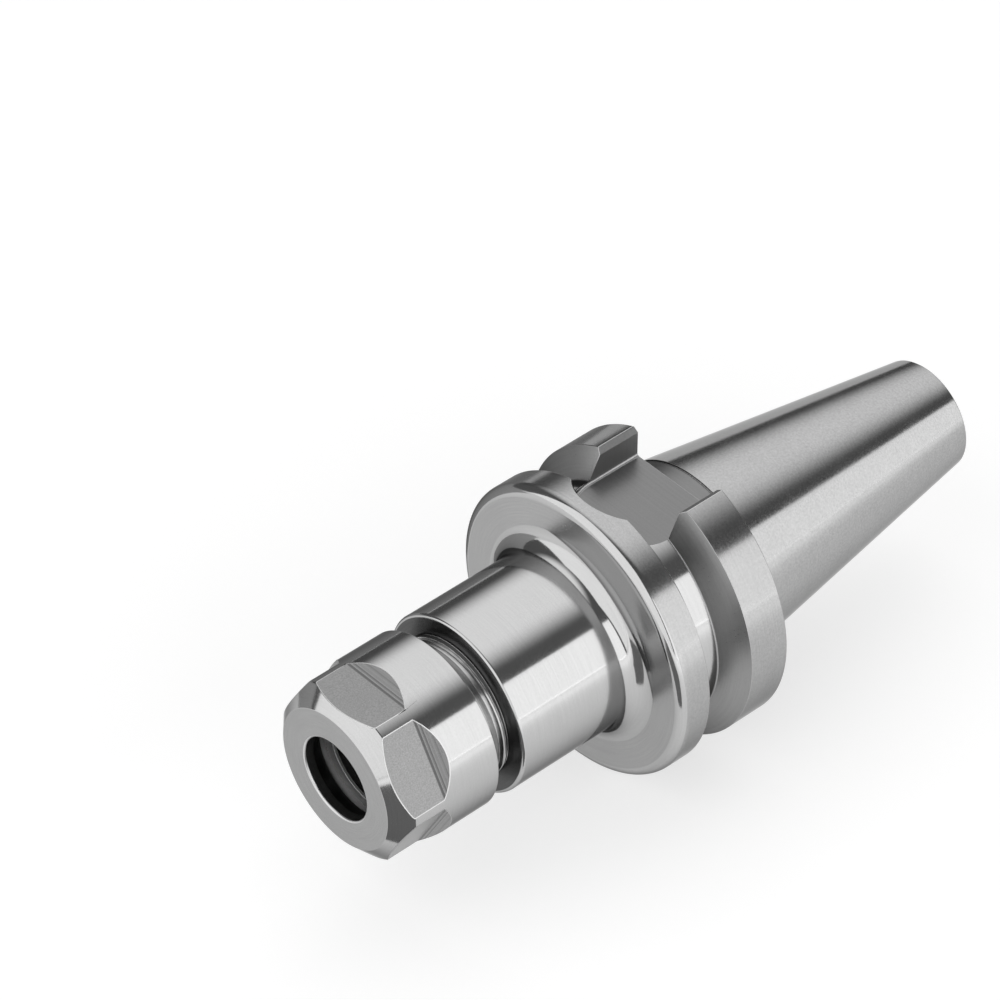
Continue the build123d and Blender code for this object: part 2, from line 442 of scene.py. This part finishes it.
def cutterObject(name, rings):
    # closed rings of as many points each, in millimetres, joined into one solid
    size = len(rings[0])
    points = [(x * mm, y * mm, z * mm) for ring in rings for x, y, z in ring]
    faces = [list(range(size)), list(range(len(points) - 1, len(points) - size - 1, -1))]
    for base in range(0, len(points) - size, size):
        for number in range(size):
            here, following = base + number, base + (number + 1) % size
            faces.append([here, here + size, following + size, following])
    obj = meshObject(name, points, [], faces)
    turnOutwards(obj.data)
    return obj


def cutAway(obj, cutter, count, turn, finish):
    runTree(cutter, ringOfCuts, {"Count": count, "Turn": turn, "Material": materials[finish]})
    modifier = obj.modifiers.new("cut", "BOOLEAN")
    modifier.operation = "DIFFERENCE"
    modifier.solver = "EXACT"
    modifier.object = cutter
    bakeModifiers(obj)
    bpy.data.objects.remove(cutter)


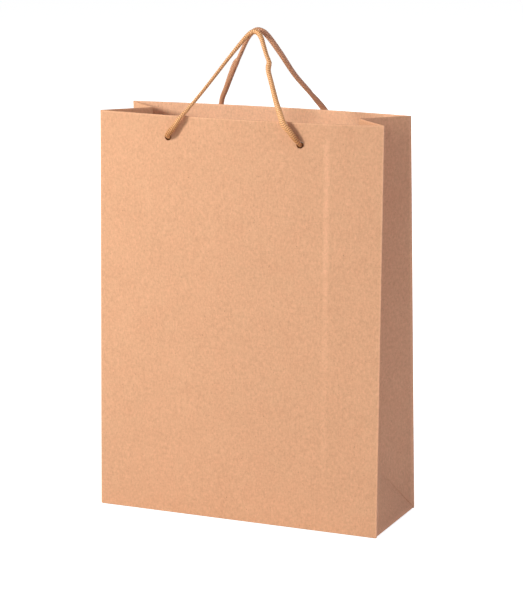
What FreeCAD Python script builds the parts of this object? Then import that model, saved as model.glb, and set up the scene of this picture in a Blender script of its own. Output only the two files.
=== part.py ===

++++

Directive:
Give all the records again. Match them exactly.

Final result:
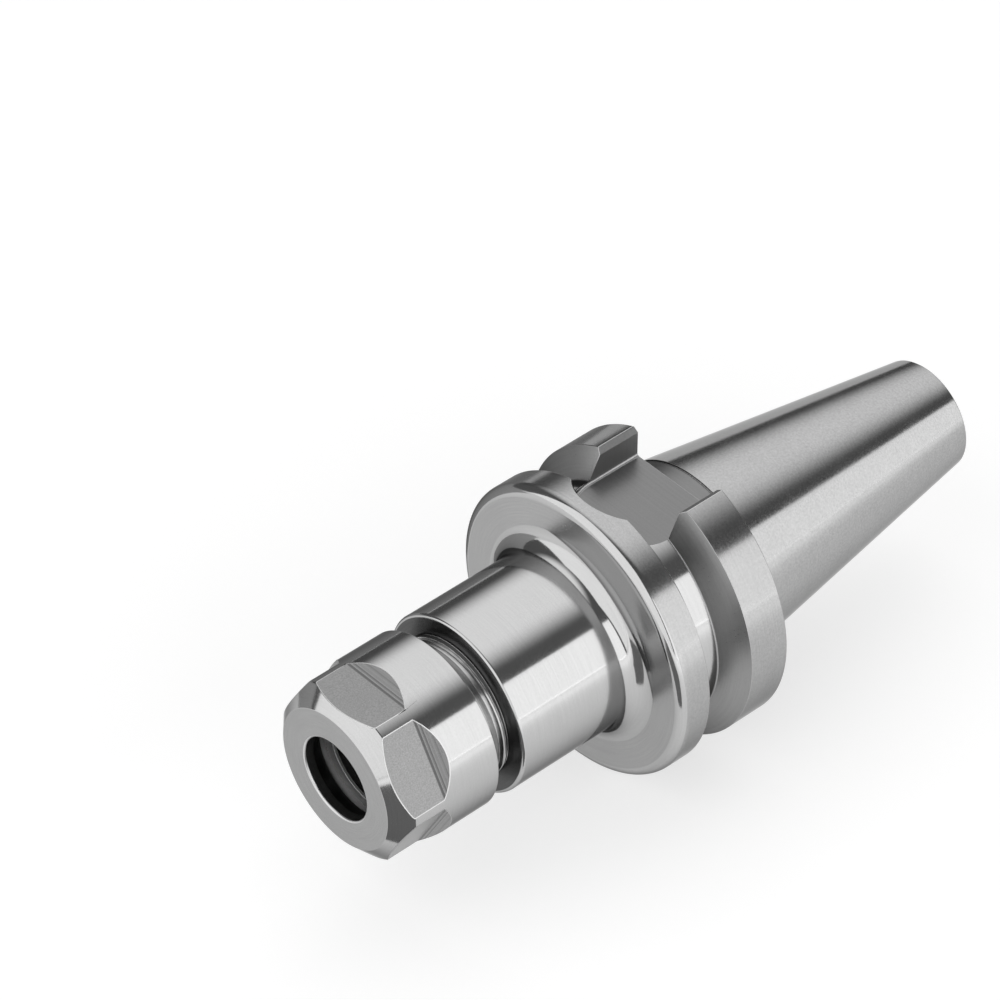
Continue the build123d and Blender code for this object: part 2, from line 442 of scene.py. This part finishes it.
def cutterObject(name, rings):
    # closed rings of as many points each, in millimetres, joined into one solid
    size = len(rings[0])
    points = [(x * mm, y * mm, z * mm) for ring in rings for x, y, z in ring]
    faces = [list(range(size)), list(range(len(points) - 1, len(points) - size - 1, -1))]
    for base in range(0, len(points) - size, size):
        for number in range(size):
            here, following = base + number, base + (number + 1) % size
            faces.append([here, here + size, following + size, following])
    obj = meshObject(name, points, [], faces)
    turnOutwards(obj.data)
    return obj


def cutAway(obj, cutter, count, turn, finish):
    runTree(cutter, ringOfCuts, {"Count": count, "Turn": turn, "Material": materials[finish]})
    modifier = obj.modifiers.new("cut", "BOOLEAN")
    modifier.operation = "DIFFERENCE"
    modifier.solver = "EXACT"
    modifier.object = cutter
    bakeModifiers(obj)
    bpy.data.objects.remove(cutter)


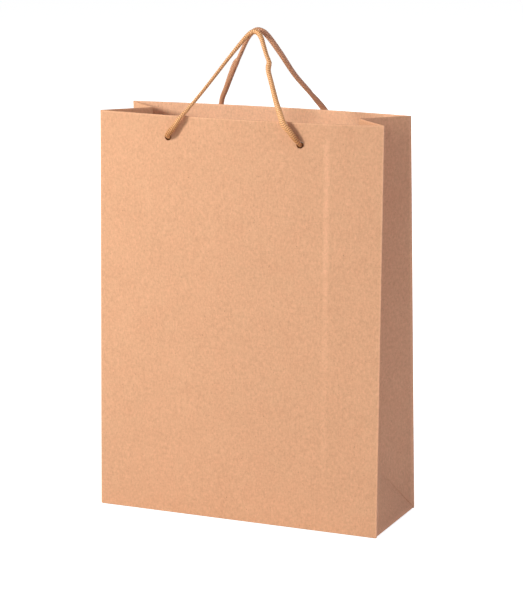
What FreeCAD Python script builds the parts of this object? Then import that model, saved as model.glb, and set up the scene of this picture in a Blender script of its own. Output only the two files.
=== part.py ===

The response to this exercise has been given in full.